As soon as more stout has been opened, everything becomes ‘merry’, with everyone in ‘good spirits’. Are these plays on drinking words deliberate, too, one wonders?

About James Joyce

James Joyce (1882-1941) is one of the most important modernist writers of the early twentieth century. His reputation largely rests on just four works: a short story collection Dubliners (1914), and three novels: A Portrait of the Artist as a Young Man (1916), Ulysses (1922), and Finnegans Wake (1939). Each of these works represents a development from the last, with Joyce’s writing becoming increasingly experimental, obscure, and challenging.

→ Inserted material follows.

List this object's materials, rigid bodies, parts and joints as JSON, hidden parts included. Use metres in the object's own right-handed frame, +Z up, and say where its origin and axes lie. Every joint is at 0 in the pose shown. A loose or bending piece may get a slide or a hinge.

Like his fellow countryman, the Irish poet W. B. Yeats, Joyce writes about the country he knew so well: Ireland, the country of his birth. But unlike Yeats, Joyce had no time for the romantic vision of Ireland encapsulated by the Celtic Twilight.

Joyce said that he wrote the short stories that make up Dubliners in order to give Ireland one good look at itself in the mirror: his vision of Ireland is an unflinchingly realist ‘warts and all’ depiction of a country which, especially in those early works, seems gripped by a paralysis (a key word for Dubliners) that is partly a result of the country’s obsession with its own past and with Catholicism.

It’s telling that Joyce spent much of his adult life living outside of his native Ireland, on the Continent, where he could absorb French literary influences which would be so important for his development as a novelist.